Yorkshire Wildlife Trust
About the collection
The Yorkshire Wildlife Trust Archive is the largest body of fully catalogued, publicly accessible Wildlife Trust papers in the UK. Archive material from 1946-2010 was catalogued between 2016 and 2017, and work on the collection continues today.
The archive is 7 cubic metres in size (about 400 boxes) and there are over 2000 unique catalogue entries on our online portal, Borthcat.
The collection includes paper, photographic and digital material, and is accessible by appointment in our reading room.
Why it's important
The records in this collection are of national and international importance.
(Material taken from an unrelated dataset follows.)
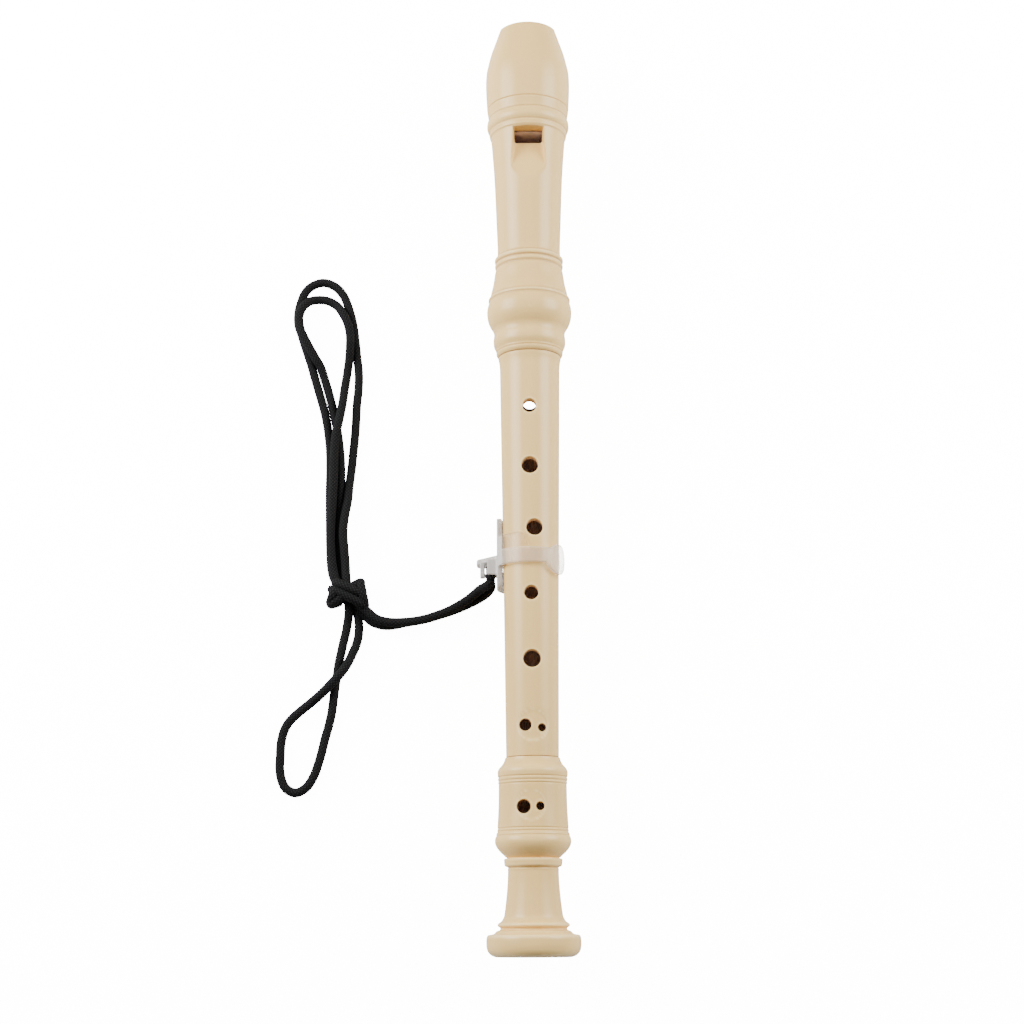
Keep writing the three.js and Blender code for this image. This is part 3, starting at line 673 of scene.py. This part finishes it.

They document the establishment of the Trust and its development through to the modern day, as well as the bio-recording of internationally scarce habitats, relationships with landowners and the precedent-making legal cases led by the Trust in the 1970s.
The archive highlights the UK’s unique role in the development of nature conservation and showcases the significance of the Yorkshire landscape, as well as highlighting the voices of the people who champion it.
This is an active collection which is still used to inform regional and national conservation campaigns and local planning opposition affecting sites of ecological importance. It is also regularly consulted for academic research at all levels, general site development and maintenance of nature reserves, as well as continuous ecological monitoring of key species and ark sites across Yorkshire.